Here are some more photos – all taken with the space of about 20 minutes
Update @ 21.30: This fella just came and joined the party and hop out across my foot as I was watering the borage
I like to imagine there is a spirit that guides my fugues at times – that rewards me for surrendering to its lure. The rewards come in the shape of stumbling into unexpected corners of the city at the end of unpromising schleps. But sometimes they come in the form of books. Today I succumbed to the fugue and found these four books virtually side by side on the same charity shop shelf.
Rising in the East (1996) unlocked the door. A book of essays on East End regeneration written in a pre-Cool Britannia London – when to talk of a renaissance of the East may still have sounded optimistic or opportunistic. The first eager read turned up an essay on the importance of the North London Line Overground train at a time when it was fighting for its life.

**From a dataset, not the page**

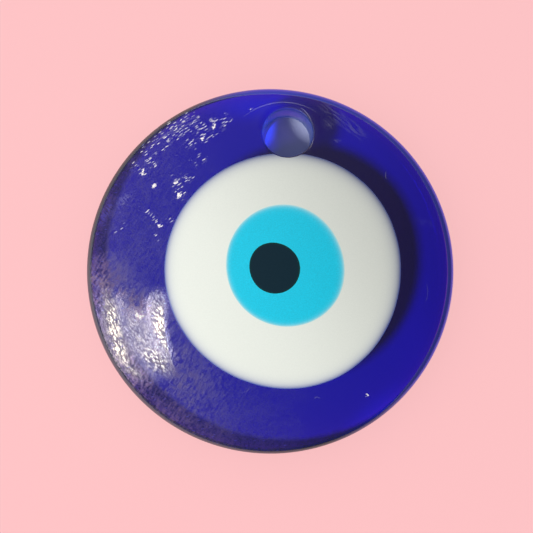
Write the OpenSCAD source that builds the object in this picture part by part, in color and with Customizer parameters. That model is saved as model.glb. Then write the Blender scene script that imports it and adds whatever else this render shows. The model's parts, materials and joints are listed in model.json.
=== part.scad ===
// Evil eye pendant: a disc of cobalt glass with a domed front and a flat back,
// pierced for a cord, with three pools of coloured glass let into its front.
// It lies on its back: +Z is the way the eye looks, +Y points to the cord hole.

/* [Disc] */
// Diameter of the glass disc
disc_d = 40; // [34:0.5:60]
// Height of the disc's side, where the domed front would meet it
rim_h = 4.1; // [3:0.1:8]
// How far the middle of the front stands above the rim
dome_rise = 3.4; // [1.5:0.1:6]
// Rounding of the front shoulder
shoulder_r = 1; // [0.4:0.1:1.4]
// Rounding of the back edge
back_r = 1.8; // [0.4:0.1:2.2]

/* [Cord hole] */
// Diameter of the hole
bore_d = 5.3; // [2.5:0.1:8]
// Glass left between the hole and the rim
rim_web = 2.48; // [1.5:0.02:5]
// Width of the flare at the hole's front and back mouths
mouth_flare = 0.2; // [0.1:0.05:0.5]
// Thickness of the swollen brow between the hole and the rim
brow_d = 1.8; // [1.2:0.1:2.4]
// How far the brow stands out of the domed front
brow_rise = 0.2; // [0.1:0.05:0.5]
// Distance of the brow's crest from the edge of the hole
brow_out = 0.65; // [0.5:0.05:0.9]
// Blue glass left between the hole and the white of the eye
bore_skin = 0.3; // [0.15:0.05:0.8]

/* [White of the eye] */
// Diameter of the white pool
white_d = 24.8; // [18:0.1:28]
// Depth of the white pool at its thinnest edge
white_edge = 0.9; // [0.5:0.1:1.5]
// Place of the white pool across the disc
white_x = 1.3; // [-2:0.1:2]
// Place of the white pool up the disc
white_y = 0.25; // [-2:0.05:2]

/* [Iris] */
// Diameter of the light blue pool
iris_d = 12.3; // [10:0.1:16]
// Depth of the light blue pool at its thinnest edge
iris_edge = 0.7; // [0.4:0.1:1]
// Place of the light blue pool across the disc
iris_x = 1.4; // [-1.5:0.1:2.5]
// Place of the light blue pool up the disc
iris_y = 0.75; // [-1.5:0.05:2]

/* [Pupil] */
// Diameter of the dark pool
pupil_d = 5.3; // [3:0.1:7]
// Depth of the dark pool at its thinnest edge
pupil_edge = 0.5; // [0.3:0.1:0.6]
// Place of the dark pool across the disc
pupil_x = 0.3; // [-0.5:0.1:2]
// Place of the dark pool up the disc
pupil_y = 0.4; // [-0.5:0.05:1.5]

/* [Fusing] */
// Gap round each pool where it meets the glass that it is let into
fuse_gap = 0.02; // [0.01:0.01:0.1]
// Rounding of each pool's lower edge
pool_round = 0.6; // [0.3:0.1:1]

/* [Hidden] */
$fn = 180;

// Facets on the large circle of the dome
dome_fn = 900;
// Share of a pool's edge depth that its rounding may take
round_share = 0.8;
// Reach of a cutting shape past the surface that it cuts
over = 1;

disc_r = disc_d / 2;
bore_r = bore_d / 2;
white_r = white_d / 2;
iris_r = iris_d / 2;
pupil_r = pupil_d / 2;

// The domed front is part of one large sphere
crown_h = rim_h + dome_rise;
dome_r = (dome_rise * dome_rise + disc_r * disc_r) / (2 * dome_rise);
dome_z = crown_h - dome_r;

// The front shoulder is an arc that touches both the dome and the side
shoulder_in = disc_r - shoulder_r;
shoulder_z = dome_z + sqrt(pow(dome_r - shoulder_r, 2) - pow(shoulder_in, 2));
shoulder_touch = shoulder_in * dome_r / (dome_r - shoulder_r);

hole_y = disc_r - rim_web - bore_r;
// Slope of the dome at the middle of the hole
hole_tilt = asin(hole_y / dome_r);

brow_r = brow_d / 2;
brow_ring = bore_r + brow_out;
brow_z = dome_at(hole_y + brow_ring) + brow_rise - brow_r;

white_floor = dome_at(white_r + norm([white_x, white_y])) - white_edge;
iris_floor = dome_at(iris_r + norm([iris_x, iris_y])) - iris_edge;
pupil_floor = dome_at(pupil_r + norm([pupil_x, pupil_y])) - pupil_edge;

cobalt = [0.15, 0.13, 0.60];
milk = [0.93, 0.94, 0.90];
turquoise = [0.15, 0.79, 0.88];
ink = [0.09, 0.18, 0.23];

// Height of the domed front at a distance from the disc's axis
function dome_at(r) = dome_z + sqrt(dome_r * dome_r - r * r);

// What lies under the domed front, out to a radius and down to a height
module under_dome(r, low) {
    rotate_extrude()
        intersection() {
            translate([0, dome_z])
                circle(r = dome_r, $fn = dome_fn);
            translate([0, low])
                square([r, crown_h - low + over]);
        }
}

// The plain disc: dome, rounded shoulder, side, rounded back edge and flat back
module disc() {
    under_dome(shoulder_touch, back_r);
    rotate_extrude() {
        translate([shoulder_in, shoulder_z])
            circle(r = shoulder_r);
        translate([disc_r - back_r, back_r])
            circle(r = back_r);
        translate([0, back_r])
            square([disc_r, shoulder_z - back_r]);
        square([disc_r - back_r, back_r]);
    }
}

// The glass that swelled up round the hole; only its rim side stands out
module brow() {
    translate([0, hole_y, brow_z])
        rotate_extrude()
            translate([brow_ring, 0])
                circle(r = brow_r);
}

// A cone that flares a mouth of the hole by the same width all round
module mouth() {
    wide_r = bore_r + mouth_flare + over;
    translate([0, 0, over - wide_r])
        cylinder(r1 = 0, r2 = wide_r, h = wide_r);
}

// The hole and its flared mouths; the front one follows the slope of the dome
module cord_hole() {
    translate([0, hole_y, -over])
        cylinder(r = bore_r, h = crown_h + 2 * over);
    translate([0, hole_y, 0])
        mirror([0, 0, 1])
            mouth();
    translate([0, hole_y, dome_at(hole_y)])
        rotate([-hole_tilt, 0, 0])
            mouth();
}

// A pool of glass: flat floor, rounded lower edge, open above the dome
module pool(x, y, r, floor_z, edge) {
    round_r = min(pool_round, edge * round_share);
    translate([x, y, floor_z])
        rotate_extrude() {
            translate([r - round_r, round_r])
                circle(r = round_r);
            translate([0, round_r])
                square([r, crown_h - floor_z - round_r + over]);
            square([r - round_r, round_r]);
        }
}

// The white pool, or its seat, kept clear of the cord hole
module white_pool(gap) {
    difference() {
        pool(white_x, white_y, white_r + gap, white_floor, white_edge);
        translate([0, hole_y, -over])
            cylinder(r = bore_r + bore_skin - gap, h = crown_h + 3 * over);
    }
}

// The cobalt disc that carries everything
module glass_body() {
    color(cobalt)
        difference() {
            union() {
                disc();
                brow();
            }
            cord_hole();
            white_pool(fuse_gap);
        }
}

// The opaque white of the eye
module eye_white() {
    color(milk)
        difference() {
            intersection() {
                white_pool(0);
                under_dome(disc_r, 0);
            }
            pool(iris_x, iris_y, iris_r + fuse_gap, iris_floor, iris_edge);
        }
}

// The light blue iris
module eye_iris() {
    color(turquoise)
        difference() {
            intersection() {
                pool(iris_x, iris_y, iris_r, iris_floor, iris_edge);
                under_dome(disc_r, 0);
            }
            pool(pupil_x, pupil_y, pupil_r + fuse_gap, pupil_floor, pupil_edge);
        }
}

// The dark pupil
module eye_pupil() {
    color(ink)
        intersection() {
            pool(pupil_x, pupil_y, pupil_r, pupil_floor, pupil_edge);
            under_dome(disc_r, 0);
        }
}

glass_body();
eye_white();
eye_iris();
eye_pupil();
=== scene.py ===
import json
import math

import bmesh
import bpy
from mathutils import Matrix, Vector, noise


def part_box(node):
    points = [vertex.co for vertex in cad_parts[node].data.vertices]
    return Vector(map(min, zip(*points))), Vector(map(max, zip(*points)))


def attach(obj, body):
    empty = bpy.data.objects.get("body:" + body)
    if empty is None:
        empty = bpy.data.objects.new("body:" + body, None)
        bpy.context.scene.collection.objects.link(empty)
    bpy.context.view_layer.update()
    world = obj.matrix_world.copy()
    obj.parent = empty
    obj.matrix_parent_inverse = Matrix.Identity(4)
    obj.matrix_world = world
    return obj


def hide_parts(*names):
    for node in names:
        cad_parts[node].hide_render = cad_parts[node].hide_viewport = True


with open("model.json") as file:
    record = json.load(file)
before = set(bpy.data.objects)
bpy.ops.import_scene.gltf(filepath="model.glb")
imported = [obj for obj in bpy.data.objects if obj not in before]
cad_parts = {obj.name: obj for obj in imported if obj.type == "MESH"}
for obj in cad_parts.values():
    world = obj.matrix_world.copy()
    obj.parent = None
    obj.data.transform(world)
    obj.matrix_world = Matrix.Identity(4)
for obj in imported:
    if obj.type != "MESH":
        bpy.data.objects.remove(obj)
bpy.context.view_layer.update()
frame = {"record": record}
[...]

I skimmed the first few pages of this thesis as I glided eastwards from Haringey to Leyton on one of the brand new trains running on the 160- year old line. ‘Traversing the Great Divide: The North London Line and East London’ the essay is grandly titled, by Bruce Jerram and Richard Wells, and such is their passion apparent for the NLL that they produced this brilliant diagram demonstrating how it arcs West – East across the capital, or as it was viewed at the time from “a rich desirable west to a poor, dull, possibly dangerous east”. With the stations being upgraded, gleaming pre-graffiti trains and the East London Olympics at the end of the North London Line, it looks like they won their argument.
The Romance of London from 1910. The first pages pouring cold water of talk of the myth of King Lud but all the same acknowledging Tacitus’s observations that in AD61 he finds London “celebrated for the gathering of dealers and commodities”. A Roman refuting the idea that the Romans founded our city.
A guide to Camden written at the height of Britpop and an archeological examination of the relationship between town and country in Roman Britain (wonder whether urban sprawl was an issue back then?)